▶ _Work instructions_
Only the lines between the line with "Write part 4" and the line with "floor, light, camera", together with those two lines themselves, are to be copied exactly.

▶ _Records supplied_
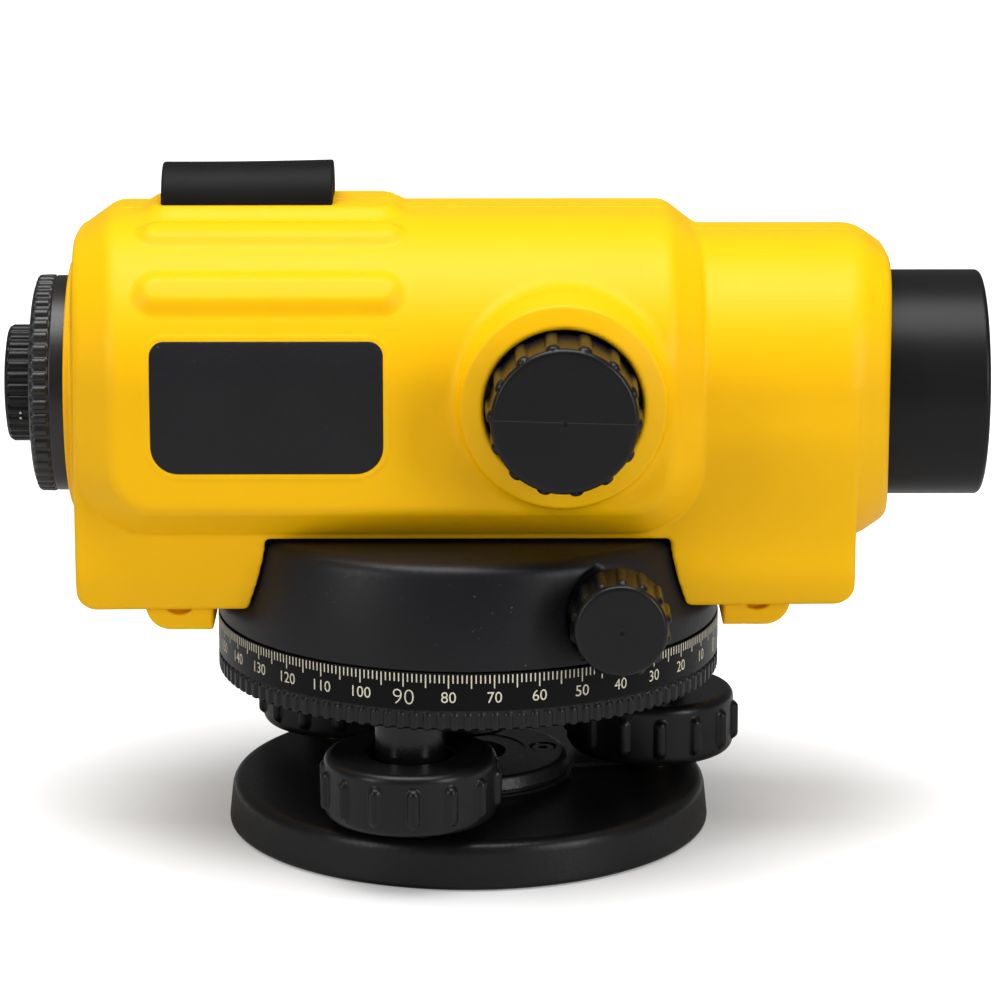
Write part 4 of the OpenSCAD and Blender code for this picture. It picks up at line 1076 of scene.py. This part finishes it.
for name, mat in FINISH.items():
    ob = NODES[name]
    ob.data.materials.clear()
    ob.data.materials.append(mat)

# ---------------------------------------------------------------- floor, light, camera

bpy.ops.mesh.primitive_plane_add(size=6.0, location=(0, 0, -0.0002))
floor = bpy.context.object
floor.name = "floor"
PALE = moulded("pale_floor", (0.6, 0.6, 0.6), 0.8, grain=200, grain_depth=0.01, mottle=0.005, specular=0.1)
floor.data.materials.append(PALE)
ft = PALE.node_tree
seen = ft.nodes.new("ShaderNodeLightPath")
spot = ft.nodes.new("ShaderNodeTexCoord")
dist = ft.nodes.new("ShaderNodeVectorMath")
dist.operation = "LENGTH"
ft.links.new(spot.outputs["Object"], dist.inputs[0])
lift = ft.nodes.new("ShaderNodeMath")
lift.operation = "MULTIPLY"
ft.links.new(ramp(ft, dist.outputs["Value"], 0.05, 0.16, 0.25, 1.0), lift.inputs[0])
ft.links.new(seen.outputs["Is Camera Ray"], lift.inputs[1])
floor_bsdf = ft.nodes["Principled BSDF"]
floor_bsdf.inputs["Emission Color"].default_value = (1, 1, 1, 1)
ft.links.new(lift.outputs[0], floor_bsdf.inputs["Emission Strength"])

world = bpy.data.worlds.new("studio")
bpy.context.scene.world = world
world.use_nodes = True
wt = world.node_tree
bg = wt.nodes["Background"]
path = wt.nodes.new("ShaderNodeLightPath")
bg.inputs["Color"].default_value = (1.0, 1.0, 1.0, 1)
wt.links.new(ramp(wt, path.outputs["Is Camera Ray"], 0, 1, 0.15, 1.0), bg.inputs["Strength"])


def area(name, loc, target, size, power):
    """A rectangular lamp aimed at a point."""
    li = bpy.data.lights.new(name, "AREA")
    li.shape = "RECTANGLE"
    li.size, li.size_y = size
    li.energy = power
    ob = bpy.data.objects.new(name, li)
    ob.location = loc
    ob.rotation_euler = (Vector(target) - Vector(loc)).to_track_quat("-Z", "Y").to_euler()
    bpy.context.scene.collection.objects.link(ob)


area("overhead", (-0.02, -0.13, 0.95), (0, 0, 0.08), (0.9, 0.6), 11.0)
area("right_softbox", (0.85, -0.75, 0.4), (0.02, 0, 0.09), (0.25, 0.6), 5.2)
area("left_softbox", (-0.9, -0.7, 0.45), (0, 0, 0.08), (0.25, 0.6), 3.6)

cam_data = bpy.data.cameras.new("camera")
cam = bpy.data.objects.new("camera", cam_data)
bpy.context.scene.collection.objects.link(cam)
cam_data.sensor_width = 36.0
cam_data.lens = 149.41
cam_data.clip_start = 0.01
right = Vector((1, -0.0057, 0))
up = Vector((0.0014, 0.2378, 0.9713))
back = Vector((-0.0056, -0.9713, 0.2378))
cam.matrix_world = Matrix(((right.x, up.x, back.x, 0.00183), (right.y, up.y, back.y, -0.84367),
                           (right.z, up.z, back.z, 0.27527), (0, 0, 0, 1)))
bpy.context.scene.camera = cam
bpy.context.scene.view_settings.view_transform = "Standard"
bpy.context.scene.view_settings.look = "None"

==

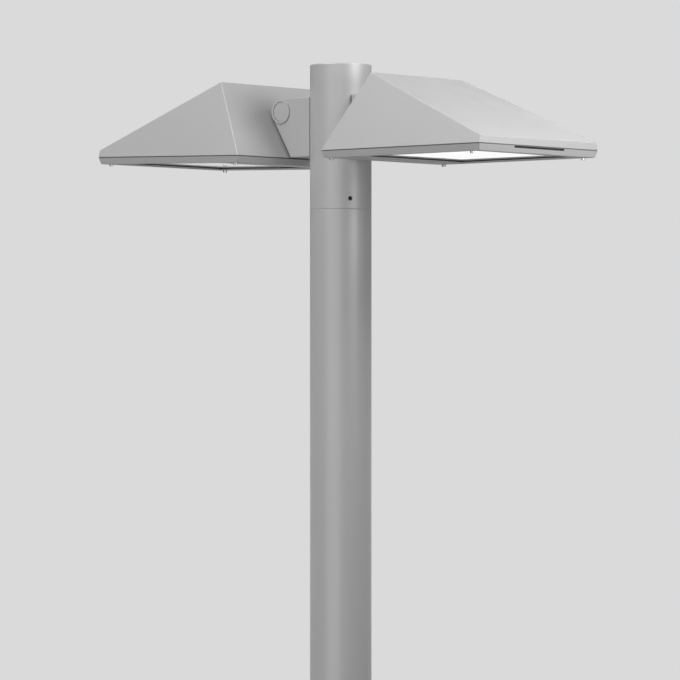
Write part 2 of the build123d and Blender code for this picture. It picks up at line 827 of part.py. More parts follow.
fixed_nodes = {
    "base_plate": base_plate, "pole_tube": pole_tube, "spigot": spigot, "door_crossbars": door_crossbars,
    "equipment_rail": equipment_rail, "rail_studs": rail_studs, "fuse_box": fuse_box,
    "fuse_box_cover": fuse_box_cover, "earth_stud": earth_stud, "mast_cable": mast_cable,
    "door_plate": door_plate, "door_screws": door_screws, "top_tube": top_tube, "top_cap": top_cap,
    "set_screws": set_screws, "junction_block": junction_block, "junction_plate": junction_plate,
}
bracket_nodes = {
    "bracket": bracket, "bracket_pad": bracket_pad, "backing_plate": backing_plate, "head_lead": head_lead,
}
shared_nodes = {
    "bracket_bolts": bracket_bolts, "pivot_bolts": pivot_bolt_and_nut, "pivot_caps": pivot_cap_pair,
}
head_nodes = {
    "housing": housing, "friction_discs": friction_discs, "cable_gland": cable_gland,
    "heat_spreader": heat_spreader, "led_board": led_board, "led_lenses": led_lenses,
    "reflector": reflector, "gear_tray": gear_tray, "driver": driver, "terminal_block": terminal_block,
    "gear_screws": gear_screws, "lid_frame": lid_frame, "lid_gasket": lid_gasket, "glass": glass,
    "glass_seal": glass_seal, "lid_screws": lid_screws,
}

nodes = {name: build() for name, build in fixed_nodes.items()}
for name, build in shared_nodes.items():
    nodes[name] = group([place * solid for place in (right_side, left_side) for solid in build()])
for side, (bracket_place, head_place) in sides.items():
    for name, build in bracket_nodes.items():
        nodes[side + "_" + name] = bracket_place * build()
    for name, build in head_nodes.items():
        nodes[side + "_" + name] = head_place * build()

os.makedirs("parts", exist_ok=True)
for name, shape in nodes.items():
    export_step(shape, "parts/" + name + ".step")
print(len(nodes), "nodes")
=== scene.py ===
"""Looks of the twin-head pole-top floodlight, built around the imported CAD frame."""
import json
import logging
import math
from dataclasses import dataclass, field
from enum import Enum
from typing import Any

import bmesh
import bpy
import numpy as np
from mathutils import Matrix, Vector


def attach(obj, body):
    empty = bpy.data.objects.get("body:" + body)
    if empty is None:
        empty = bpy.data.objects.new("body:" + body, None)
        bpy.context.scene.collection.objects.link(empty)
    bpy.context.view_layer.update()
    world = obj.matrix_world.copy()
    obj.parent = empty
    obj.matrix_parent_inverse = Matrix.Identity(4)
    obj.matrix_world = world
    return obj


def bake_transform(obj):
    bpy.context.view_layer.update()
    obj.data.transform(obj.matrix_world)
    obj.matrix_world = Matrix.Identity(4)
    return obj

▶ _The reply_
Write part 4 of the OpenSCAD and Blender code for this picture. It picks up at line 1076 of scene.py. This part finishes it.
for name, mat in FINISH.items():
    ob = NODES[name]
    ob.data.materials.clear()
    ob.data.materials.append(mat)

# ---------------------------------------------------------------- floor, light, camera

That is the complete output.